Solomon sonríe. Es una lenta e irónica sonrisa que casualmente dirige hacia mí.
– Bien -dice-, algunos de vosotros sí sabéis escuchar.
16
Me marché de allí justo después de que la carne comenzara a volar, pero me las arreglé para que sólo me alcanzaran algunas garras y colas perdidas durante mi retirada, lo que me produjo cortes superficiales. El caos se desató en el instante en que Solomon lo expuso claramente ante nosotros; afirmó que Valiardo estaba tratando de facilitar un nacimiento entre especies, y sólo pasaron unos segundos antes de que comenzaran las escaramuzas por todo el sótano, batallas en miniatura de furia y confusión. El doctor Solomon, quien seguramente no esperaba aquella violenta reacción, que es una de las especialidades del Consejo, recibió una desagradable herida en la cabeza antes de que pudiese reunir la fuerza suficiente como para subir la escalera que lleva a la planta baja de la casa; en esta ocasión, Johnson, enzarzado en un combate sin reglas con Kurzban, seguramente no iba a ayudar al anciano a subir la escalera.
Así pues, mientras sangre, sudor y bilis salpicaban las paredes del sótano, yo cogí a la señora Nissenberg y la arrastré hacia el rincón más alejado.

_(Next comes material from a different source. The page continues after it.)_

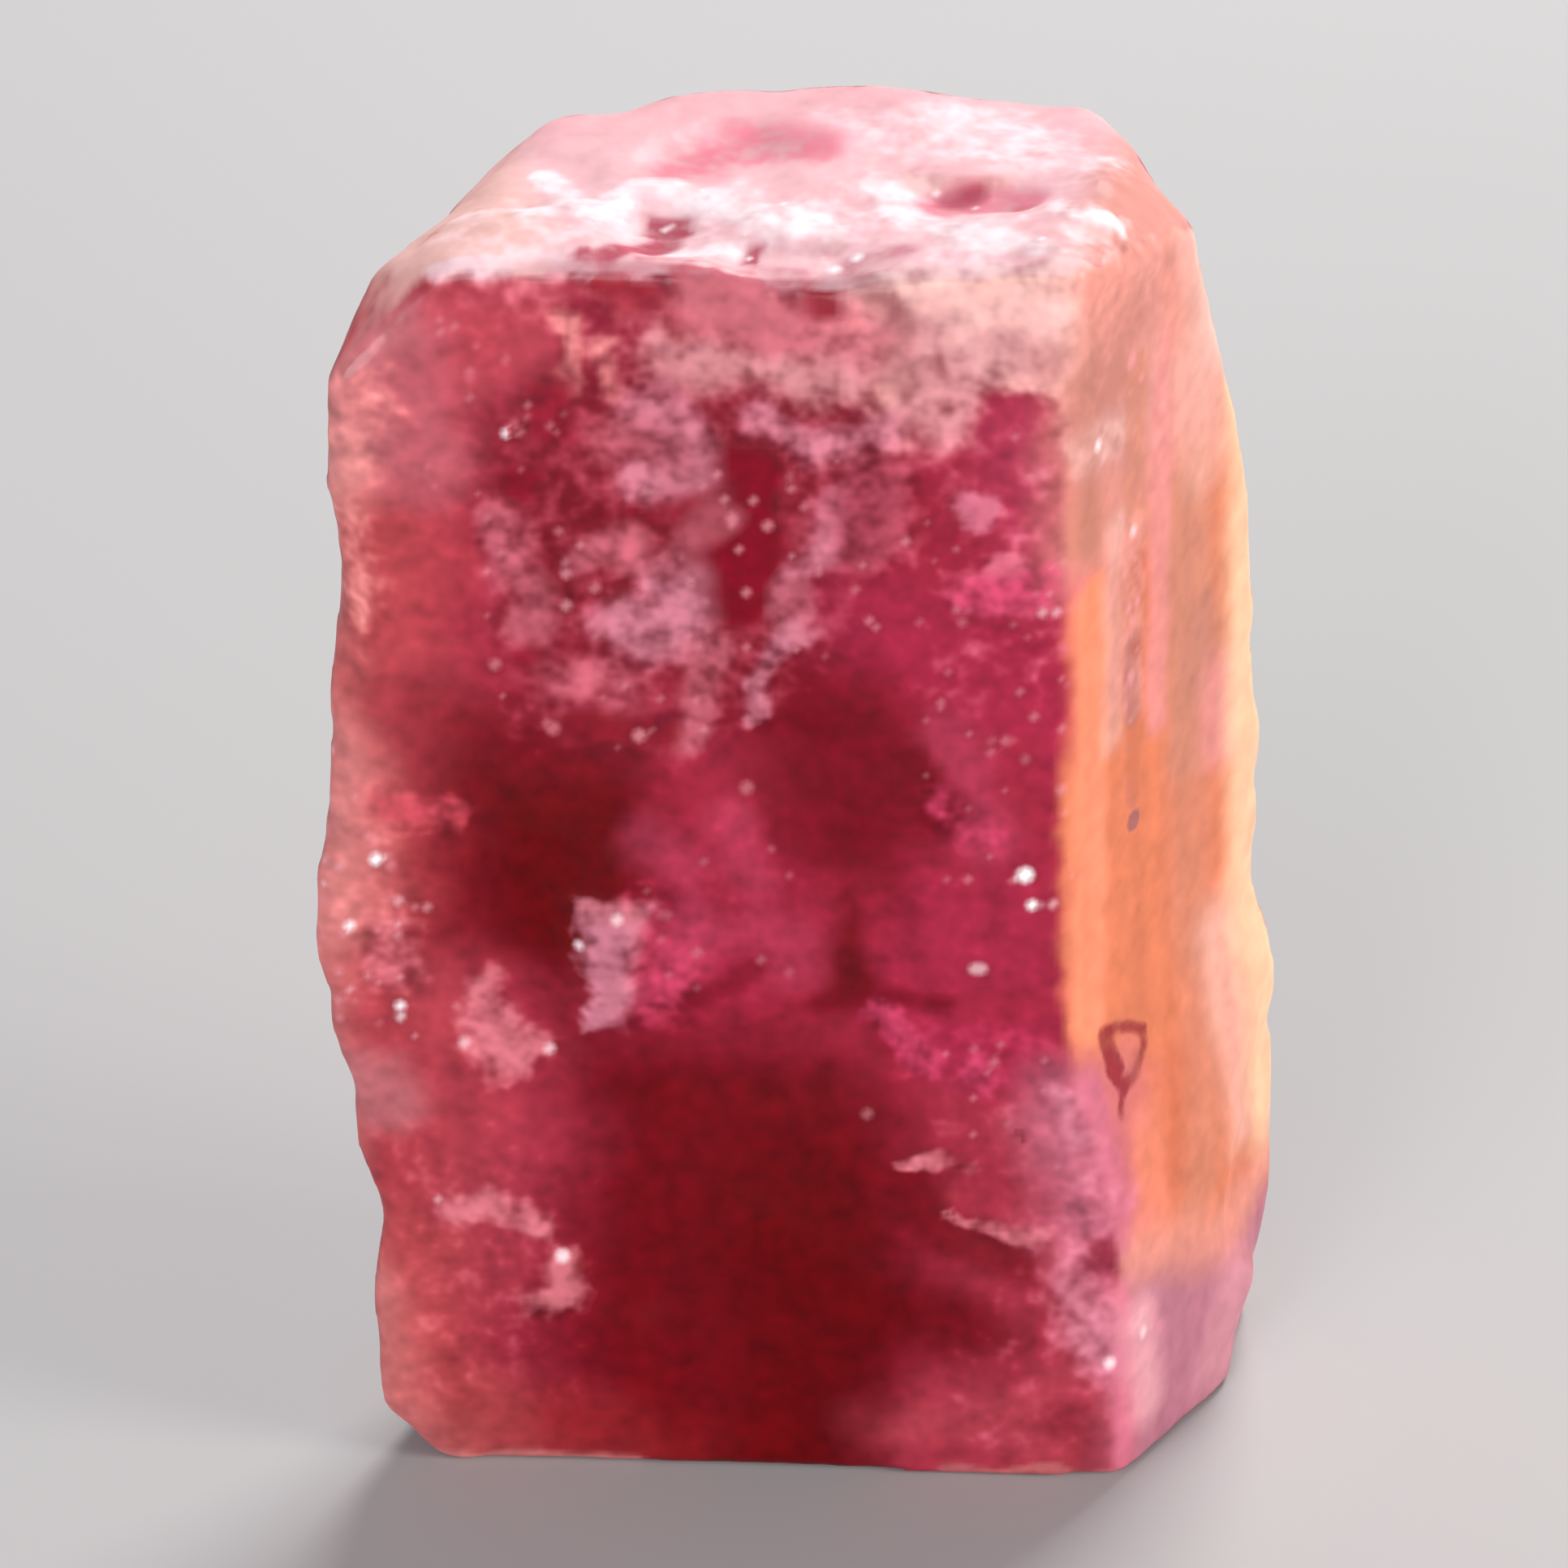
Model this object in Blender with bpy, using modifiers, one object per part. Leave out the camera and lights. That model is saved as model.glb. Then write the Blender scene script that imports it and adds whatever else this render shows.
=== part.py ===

– Tiene que ser testigo de mi firma en estos papeles -le dije, y saqué una copia de los documentos de rectificación. Todo el tiempo me agachaba para esquivar colas y parar golpes de garras, tratando de hacer cualquier cosa para estar relativamente a salvo.
La señora Nissenberg y yo cumplimos con el trámite formal de firmar y certificar el documento, y luego todo acabó: había sido expulsado oficialmente del Consejo para siempre.
La señora Nissenberg me deseó buena suerte, y yo aún tuve que afrontar unos cuantos golpes más y salvarme por los pelos de algún ataque feroz mientras subía la escalera.
Ahora, mientras regreso a toda velocidad a mi apartamento, cometo no menos de ocho infracciones de tráfico, incluido saltarme un semáforo que hace unos buenos diez segundos que ha cambiado. Hay alguien allá arriba a quien le caigo bien, o al menos que disfruta lo suficiente con mis jugarretas como para dejar que viva un día más.
Pero ¿cómo se me puede culpar por violar unas pocas normas de tráfico cuando mi cerebro está ocupado en tantas cuestiones? Necesito regresar al apartamento, juntar todas las cosas de valor que encuentre, empeñarlas por la pasta que pueda sacarle a Pedro, el tío que lleva la tienda Basura en Metálico 4, en Vermont, y conseguir otro billete de avión a Nueva York. Es necesario que vea a Vallardo y necesito hablar con Judith. También debo encontrar a Sarah, aunque sólo sea para invitarla a cenar, eliminar cualquier idea de esta relación absurda y poner fin a aquello que comenzó de un modo tan inconsciente e imprudente.